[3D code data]
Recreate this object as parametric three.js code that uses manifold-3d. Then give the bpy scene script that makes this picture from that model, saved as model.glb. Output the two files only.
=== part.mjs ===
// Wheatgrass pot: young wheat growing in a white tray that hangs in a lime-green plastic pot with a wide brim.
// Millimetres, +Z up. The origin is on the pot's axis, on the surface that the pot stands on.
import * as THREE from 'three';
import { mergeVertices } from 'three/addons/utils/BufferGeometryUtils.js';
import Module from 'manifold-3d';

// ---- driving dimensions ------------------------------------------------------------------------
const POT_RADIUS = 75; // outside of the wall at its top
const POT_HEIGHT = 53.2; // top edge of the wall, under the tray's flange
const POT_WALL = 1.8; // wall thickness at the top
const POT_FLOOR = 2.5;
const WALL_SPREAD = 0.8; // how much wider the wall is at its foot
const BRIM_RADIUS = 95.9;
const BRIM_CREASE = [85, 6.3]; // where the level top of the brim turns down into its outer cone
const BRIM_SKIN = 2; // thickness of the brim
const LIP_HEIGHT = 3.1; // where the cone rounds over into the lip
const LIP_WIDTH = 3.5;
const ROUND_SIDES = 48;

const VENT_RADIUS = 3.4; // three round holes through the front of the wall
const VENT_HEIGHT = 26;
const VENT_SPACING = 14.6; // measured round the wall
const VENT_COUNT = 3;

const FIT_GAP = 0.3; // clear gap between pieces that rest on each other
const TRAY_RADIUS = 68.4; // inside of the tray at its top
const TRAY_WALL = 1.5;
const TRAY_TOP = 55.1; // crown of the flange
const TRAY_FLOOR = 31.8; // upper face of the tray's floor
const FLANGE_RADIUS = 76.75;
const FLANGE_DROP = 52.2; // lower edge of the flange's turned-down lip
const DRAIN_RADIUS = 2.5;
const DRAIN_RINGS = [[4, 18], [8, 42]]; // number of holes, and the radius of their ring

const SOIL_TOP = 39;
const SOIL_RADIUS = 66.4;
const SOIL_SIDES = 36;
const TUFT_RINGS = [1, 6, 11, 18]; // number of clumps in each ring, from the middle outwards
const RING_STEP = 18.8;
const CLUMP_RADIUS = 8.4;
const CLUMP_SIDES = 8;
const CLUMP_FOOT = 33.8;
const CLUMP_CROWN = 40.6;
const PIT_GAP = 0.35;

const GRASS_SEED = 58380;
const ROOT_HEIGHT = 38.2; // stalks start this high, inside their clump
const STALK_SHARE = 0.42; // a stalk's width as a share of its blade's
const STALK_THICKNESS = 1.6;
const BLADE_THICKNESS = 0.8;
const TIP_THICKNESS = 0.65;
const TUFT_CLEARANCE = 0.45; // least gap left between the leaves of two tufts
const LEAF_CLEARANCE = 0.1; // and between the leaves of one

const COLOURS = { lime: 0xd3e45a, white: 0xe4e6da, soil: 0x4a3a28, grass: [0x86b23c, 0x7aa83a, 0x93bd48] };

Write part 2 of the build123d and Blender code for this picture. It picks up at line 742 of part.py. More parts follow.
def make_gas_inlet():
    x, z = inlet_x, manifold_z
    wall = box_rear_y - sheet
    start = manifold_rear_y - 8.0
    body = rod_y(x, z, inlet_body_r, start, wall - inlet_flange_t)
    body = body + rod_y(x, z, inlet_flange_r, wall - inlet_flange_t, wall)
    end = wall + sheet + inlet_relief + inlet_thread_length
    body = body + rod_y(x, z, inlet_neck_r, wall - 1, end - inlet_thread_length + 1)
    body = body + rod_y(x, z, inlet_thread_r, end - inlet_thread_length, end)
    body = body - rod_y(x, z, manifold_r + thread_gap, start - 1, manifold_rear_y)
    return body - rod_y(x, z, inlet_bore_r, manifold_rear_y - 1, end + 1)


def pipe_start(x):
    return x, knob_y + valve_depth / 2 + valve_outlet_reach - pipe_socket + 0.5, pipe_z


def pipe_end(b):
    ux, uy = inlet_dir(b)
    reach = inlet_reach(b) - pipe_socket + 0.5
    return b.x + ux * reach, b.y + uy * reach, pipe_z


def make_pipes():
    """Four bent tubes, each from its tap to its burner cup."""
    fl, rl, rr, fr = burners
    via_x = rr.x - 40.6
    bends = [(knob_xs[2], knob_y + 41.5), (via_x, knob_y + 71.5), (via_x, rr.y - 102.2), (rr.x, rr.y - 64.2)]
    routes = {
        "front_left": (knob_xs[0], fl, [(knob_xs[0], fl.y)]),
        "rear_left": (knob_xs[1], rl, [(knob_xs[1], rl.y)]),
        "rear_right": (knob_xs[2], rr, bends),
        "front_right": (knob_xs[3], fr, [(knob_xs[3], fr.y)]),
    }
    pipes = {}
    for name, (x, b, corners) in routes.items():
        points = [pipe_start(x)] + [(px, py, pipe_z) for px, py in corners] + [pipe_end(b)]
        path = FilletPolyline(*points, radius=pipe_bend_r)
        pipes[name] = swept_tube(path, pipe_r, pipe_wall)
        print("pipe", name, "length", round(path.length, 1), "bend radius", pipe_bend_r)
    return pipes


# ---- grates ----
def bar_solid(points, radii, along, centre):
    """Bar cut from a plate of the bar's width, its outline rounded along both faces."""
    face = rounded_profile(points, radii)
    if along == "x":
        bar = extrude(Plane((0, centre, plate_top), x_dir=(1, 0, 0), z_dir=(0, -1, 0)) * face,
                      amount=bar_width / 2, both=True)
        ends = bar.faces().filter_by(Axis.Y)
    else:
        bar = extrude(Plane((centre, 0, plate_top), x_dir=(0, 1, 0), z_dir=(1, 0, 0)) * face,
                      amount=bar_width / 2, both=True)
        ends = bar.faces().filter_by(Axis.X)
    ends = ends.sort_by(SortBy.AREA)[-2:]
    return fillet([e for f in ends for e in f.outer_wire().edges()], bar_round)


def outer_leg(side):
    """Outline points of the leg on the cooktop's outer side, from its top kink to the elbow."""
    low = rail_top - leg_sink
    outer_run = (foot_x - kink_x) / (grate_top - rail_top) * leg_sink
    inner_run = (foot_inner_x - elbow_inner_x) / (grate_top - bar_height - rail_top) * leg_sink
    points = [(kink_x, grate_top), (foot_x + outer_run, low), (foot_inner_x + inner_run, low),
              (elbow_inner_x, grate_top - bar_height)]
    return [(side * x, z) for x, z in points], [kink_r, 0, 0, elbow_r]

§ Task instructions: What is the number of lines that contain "part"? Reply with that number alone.

§ Output below: 2